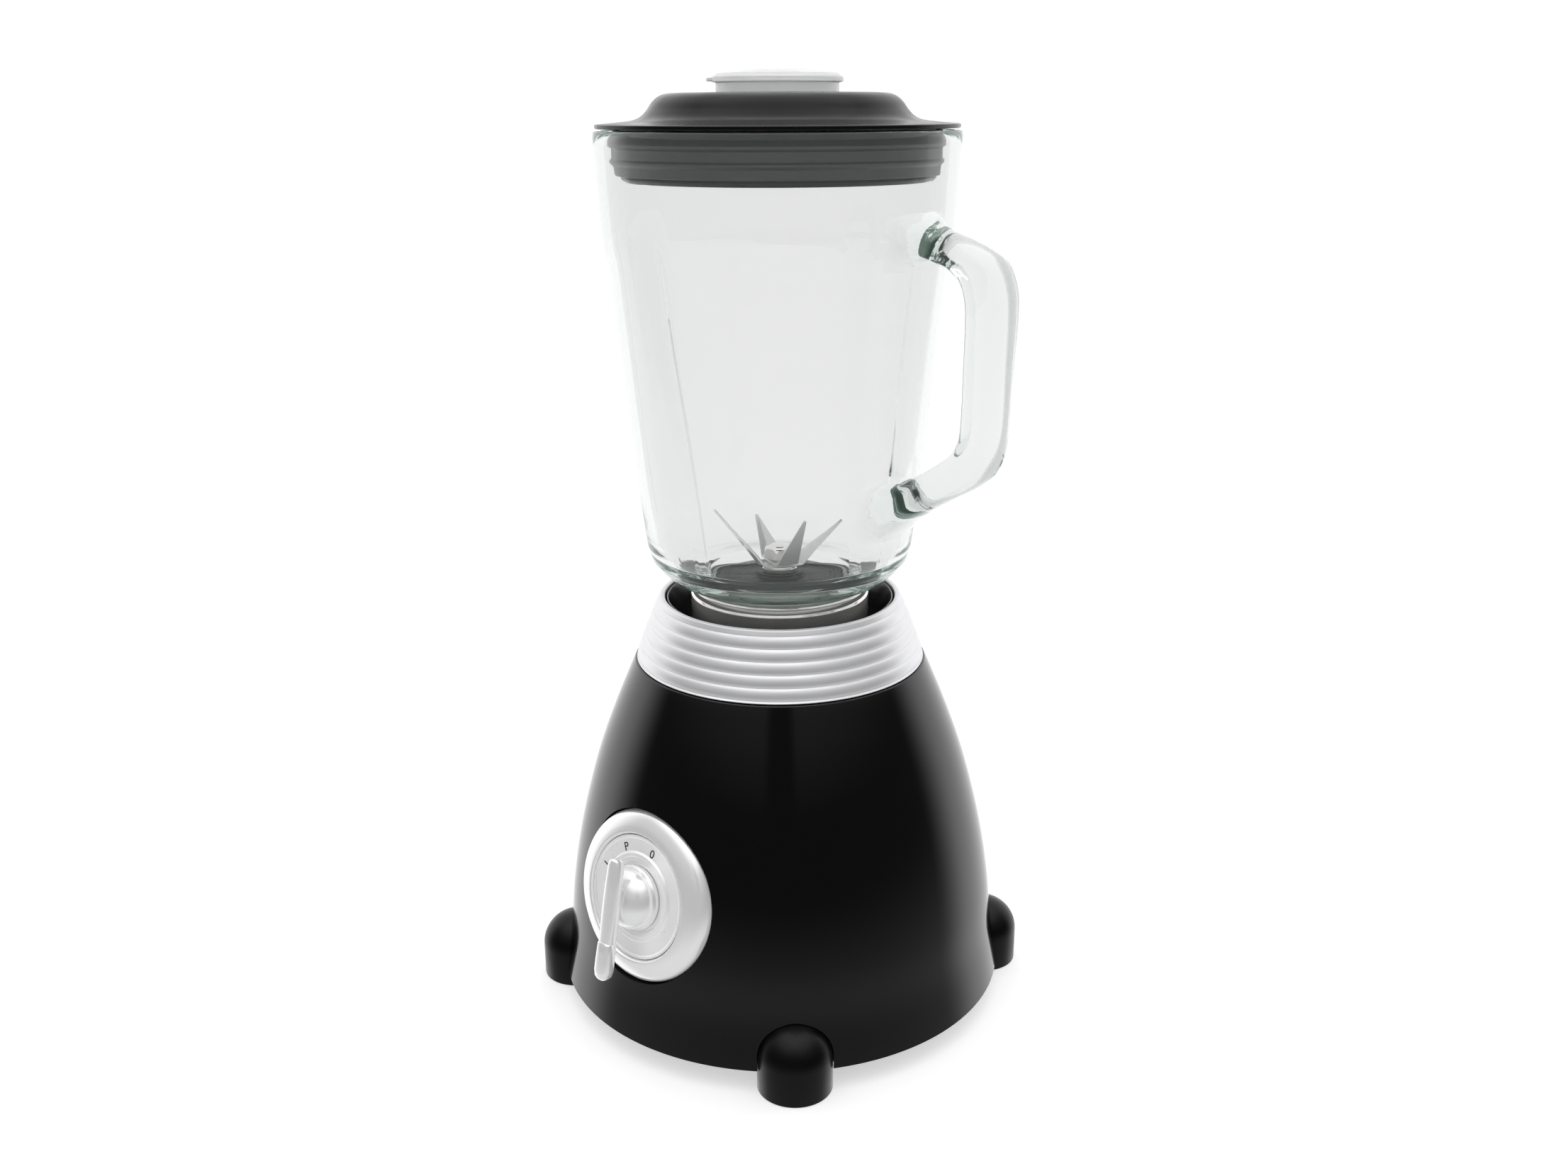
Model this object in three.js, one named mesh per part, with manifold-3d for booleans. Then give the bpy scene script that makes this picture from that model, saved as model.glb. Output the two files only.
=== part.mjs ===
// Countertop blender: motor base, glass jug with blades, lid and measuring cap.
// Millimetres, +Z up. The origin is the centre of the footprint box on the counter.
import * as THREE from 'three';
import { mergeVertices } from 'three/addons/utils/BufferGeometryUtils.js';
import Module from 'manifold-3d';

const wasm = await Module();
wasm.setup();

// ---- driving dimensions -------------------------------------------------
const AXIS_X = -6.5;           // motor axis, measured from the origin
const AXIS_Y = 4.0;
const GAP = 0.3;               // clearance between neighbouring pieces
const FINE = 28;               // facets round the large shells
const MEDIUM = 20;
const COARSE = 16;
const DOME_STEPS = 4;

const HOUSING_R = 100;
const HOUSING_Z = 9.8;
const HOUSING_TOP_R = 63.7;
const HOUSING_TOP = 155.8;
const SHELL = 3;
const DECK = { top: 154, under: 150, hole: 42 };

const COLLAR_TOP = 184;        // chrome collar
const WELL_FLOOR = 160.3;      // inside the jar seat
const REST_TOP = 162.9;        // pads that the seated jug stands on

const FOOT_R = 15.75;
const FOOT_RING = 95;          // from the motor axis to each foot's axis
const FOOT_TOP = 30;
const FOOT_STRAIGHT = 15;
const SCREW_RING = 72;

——

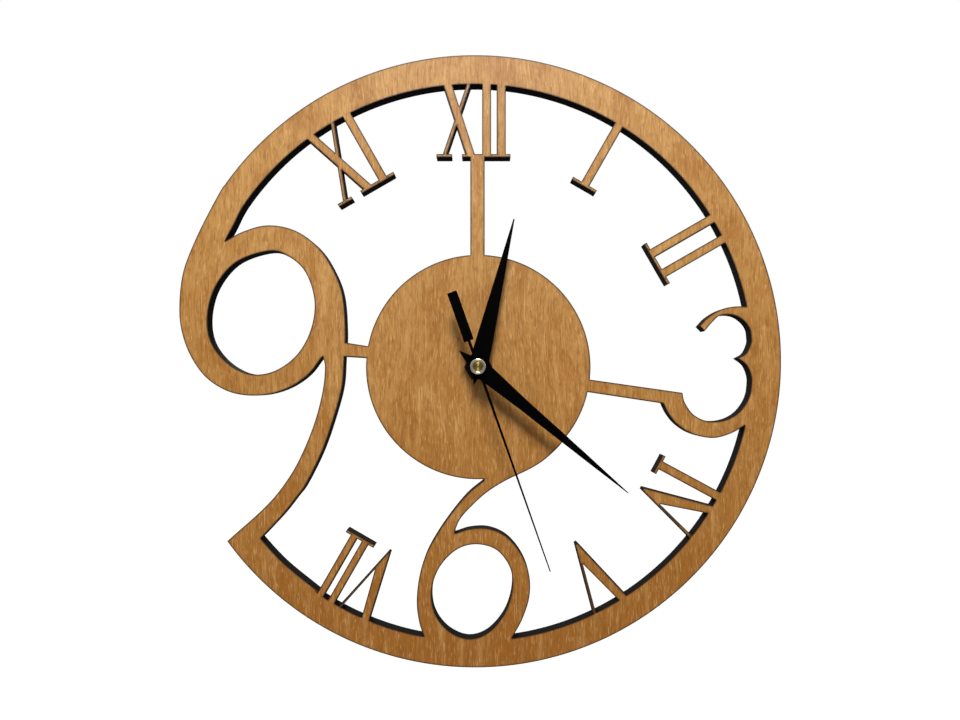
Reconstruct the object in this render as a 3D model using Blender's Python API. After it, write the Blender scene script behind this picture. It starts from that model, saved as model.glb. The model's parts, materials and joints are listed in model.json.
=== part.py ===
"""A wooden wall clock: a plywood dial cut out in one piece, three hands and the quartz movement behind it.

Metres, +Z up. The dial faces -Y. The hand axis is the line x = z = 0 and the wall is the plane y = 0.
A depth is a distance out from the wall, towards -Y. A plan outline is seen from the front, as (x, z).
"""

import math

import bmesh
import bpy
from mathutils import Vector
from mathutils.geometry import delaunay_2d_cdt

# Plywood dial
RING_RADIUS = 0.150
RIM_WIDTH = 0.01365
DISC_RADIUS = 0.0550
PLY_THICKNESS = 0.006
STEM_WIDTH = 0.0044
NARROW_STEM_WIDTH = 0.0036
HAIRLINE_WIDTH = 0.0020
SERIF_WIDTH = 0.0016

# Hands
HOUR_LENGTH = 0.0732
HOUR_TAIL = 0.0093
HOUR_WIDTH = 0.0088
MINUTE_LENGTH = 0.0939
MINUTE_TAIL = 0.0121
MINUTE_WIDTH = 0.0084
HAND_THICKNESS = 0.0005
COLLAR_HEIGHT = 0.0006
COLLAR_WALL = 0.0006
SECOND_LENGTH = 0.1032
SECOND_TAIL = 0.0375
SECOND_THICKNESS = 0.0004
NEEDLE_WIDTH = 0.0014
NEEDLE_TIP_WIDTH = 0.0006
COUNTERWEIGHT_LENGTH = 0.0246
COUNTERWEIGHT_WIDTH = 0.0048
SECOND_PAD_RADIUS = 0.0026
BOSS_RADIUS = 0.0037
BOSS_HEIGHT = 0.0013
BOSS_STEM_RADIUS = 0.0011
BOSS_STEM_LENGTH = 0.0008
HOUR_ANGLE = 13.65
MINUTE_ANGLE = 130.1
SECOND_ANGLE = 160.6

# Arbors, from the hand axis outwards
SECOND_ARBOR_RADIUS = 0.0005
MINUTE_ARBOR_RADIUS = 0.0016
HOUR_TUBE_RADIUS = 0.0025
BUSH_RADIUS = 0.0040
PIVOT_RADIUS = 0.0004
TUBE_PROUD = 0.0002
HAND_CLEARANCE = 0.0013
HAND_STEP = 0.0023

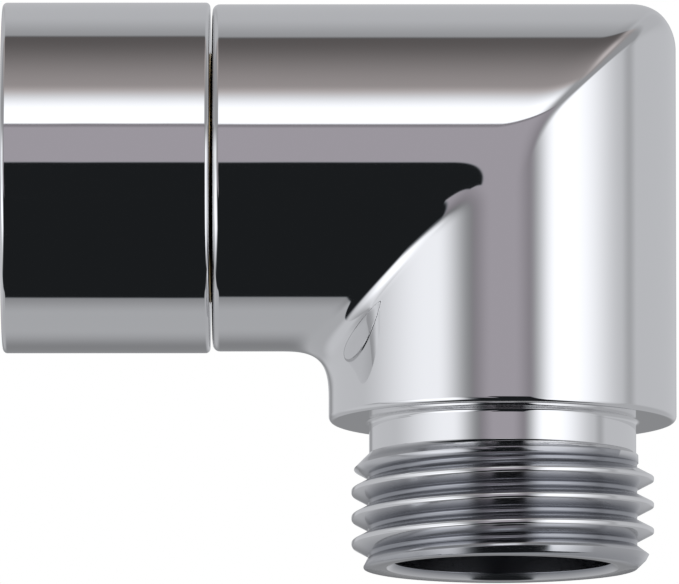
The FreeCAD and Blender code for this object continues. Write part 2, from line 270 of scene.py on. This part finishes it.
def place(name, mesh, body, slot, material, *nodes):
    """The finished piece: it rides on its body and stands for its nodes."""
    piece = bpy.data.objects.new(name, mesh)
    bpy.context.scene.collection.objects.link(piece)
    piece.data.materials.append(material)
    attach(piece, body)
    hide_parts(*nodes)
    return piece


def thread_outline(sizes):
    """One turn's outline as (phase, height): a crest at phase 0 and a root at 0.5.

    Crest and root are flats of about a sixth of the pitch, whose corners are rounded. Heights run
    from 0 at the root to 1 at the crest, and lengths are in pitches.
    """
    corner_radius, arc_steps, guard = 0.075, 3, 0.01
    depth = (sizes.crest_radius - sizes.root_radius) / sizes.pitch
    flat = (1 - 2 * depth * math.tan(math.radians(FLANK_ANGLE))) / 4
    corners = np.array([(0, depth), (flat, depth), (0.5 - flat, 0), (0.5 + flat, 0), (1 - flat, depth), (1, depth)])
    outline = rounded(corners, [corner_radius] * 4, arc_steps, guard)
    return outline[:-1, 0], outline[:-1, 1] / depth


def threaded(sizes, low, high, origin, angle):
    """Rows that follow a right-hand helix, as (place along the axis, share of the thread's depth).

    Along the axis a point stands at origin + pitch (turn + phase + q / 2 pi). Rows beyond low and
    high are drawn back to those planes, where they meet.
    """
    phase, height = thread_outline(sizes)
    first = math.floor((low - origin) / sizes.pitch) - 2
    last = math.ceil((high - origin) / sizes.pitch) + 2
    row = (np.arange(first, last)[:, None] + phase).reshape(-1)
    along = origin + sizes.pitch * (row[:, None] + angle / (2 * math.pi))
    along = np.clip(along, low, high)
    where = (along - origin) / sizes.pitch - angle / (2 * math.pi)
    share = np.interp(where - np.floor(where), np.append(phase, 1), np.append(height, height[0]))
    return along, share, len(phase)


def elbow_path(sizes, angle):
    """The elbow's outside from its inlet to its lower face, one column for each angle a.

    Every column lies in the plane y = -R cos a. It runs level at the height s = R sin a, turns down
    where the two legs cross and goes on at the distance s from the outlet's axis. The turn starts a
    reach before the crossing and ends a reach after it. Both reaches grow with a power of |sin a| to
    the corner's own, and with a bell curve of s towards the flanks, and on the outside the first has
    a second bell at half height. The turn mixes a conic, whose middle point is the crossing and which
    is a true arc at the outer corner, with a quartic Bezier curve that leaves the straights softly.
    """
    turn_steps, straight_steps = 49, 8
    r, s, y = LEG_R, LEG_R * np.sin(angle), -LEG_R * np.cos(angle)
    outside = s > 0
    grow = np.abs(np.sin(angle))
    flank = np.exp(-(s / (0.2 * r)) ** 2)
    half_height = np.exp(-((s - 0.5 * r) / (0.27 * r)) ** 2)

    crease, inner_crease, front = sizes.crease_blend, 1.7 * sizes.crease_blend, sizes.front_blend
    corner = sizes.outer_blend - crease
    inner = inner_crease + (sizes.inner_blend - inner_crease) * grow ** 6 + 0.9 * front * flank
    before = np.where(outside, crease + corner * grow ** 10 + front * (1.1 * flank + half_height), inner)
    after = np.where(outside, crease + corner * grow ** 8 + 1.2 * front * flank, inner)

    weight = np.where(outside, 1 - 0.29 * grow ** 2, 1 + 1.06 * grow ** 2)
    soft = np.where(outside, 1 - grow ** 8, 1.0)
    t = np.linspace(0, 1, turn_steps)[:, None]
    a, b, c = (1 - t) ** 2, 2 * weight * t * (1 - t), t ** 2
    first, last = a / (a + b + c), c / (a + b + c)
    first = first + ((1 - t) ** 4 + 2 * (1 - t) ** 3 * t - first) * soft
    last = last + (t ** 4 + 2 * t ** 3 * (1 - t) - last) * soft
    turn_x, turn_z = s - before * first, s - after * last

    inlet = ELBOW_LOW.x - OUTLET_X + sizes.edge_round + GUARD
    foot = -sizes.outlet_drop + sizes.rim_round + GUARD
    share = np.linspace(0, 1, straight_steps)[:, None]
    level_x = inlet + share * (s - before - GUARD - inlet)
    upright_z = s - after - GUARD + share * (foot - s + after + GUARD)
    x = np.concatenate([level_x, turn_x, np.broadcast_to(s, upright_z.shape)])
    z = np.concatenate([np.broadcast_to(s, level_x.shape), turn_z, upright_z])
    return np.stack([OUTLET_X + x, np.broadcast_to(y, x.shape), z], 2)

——

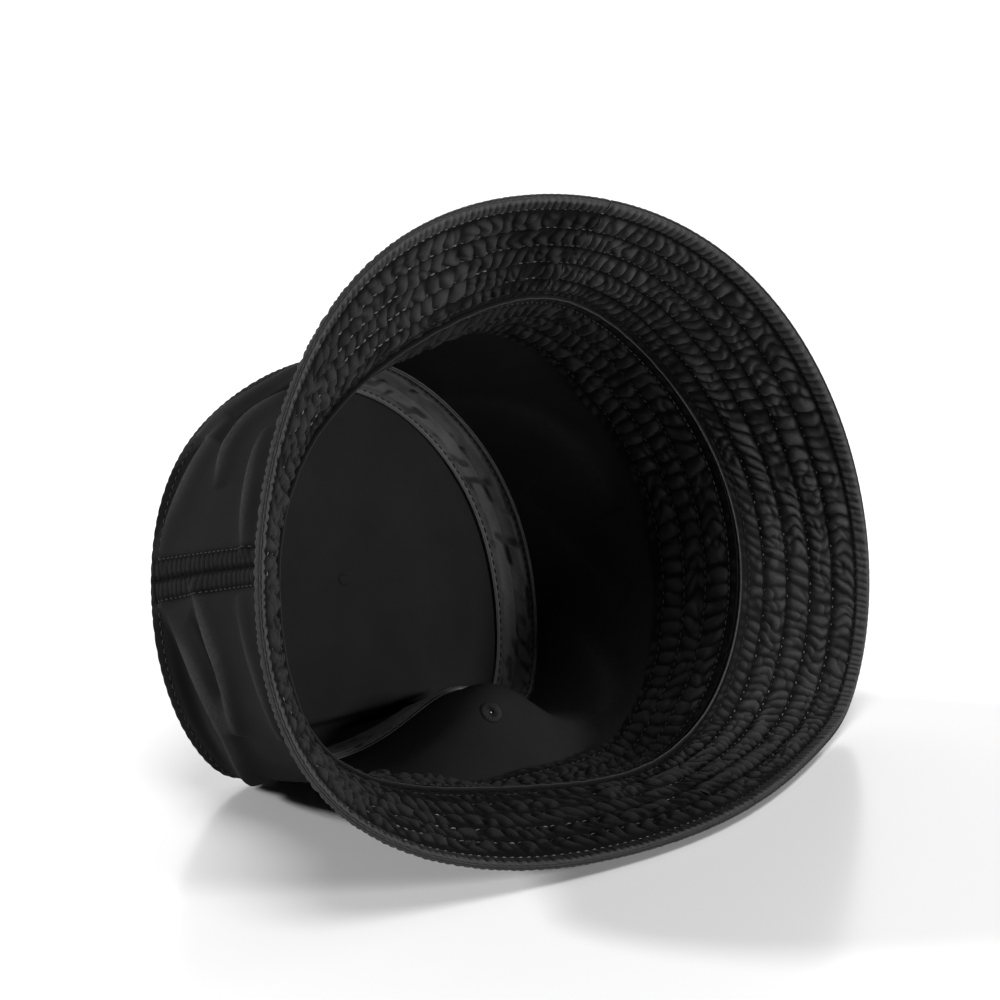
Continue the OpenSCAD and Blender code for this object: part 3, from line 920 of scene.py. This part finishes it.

——

PROBLEM TO SOLVE -> Extract from the listing above the lines between the line containing "Model this object" and the line containing "const SCREW_RING = 72;", keeping both of those lines. Output nothing else.

CORRECT ANSWER ->
Model this object in three.js, one named mesh per part, with manifold-3d for booleans. Then give the bpy scene script that makes this picture from that model, saved as model.glb. Output the two files only.
=== part.mjs ===
// Countertop blender: motor base, glass jug with blades, lid and measuring cap.
// Millimetres, +Z up. The origin is the centre of the footprint box on the counter.
import * as THREE from 'three';
import { mergeVertices } from 'three/addons/utils/BufferGeometryUtils.js';
import Module from 'manifold-3d';

const wasm = await Module();
wasm.setup();

// ---- driving dimensions -------------------------------------------------
const AXIS_X = -6.5;           // motor axis, measured from the origin
const AXIS_Y = 4.0;
const GAP = 0.3;               // clearance between neighbouring pieces
const FINE = 28;               // facets round the large shells
const MEDIUM = 20;
const COARSE = 16;
const DOME_STEPS = 4;

const HOUSING_R = 100;
const HOUSING_Z = 9.8;
const HOUSING_TOP_R = 63.7;
const HOUSING_TOP = 155.8;
const SHELL = 3;
const DECK = { top: 154, under: 150, hole: 42 };

const COLLAR_TOP = 184;        // chrome collar
const WELL_FLOOR = 160.3;      // inside the jar seat
const REST_TOP = 162.9;        // pads that the seated jug stands on

const FOOT_R = 15.75;
const FOOT_RING = 95;          // from the motor axis to each foot's axis
const FOOT_TOP = 30;
const FOOT_STRAIGHT = 15;
const SCREW_RING = 72;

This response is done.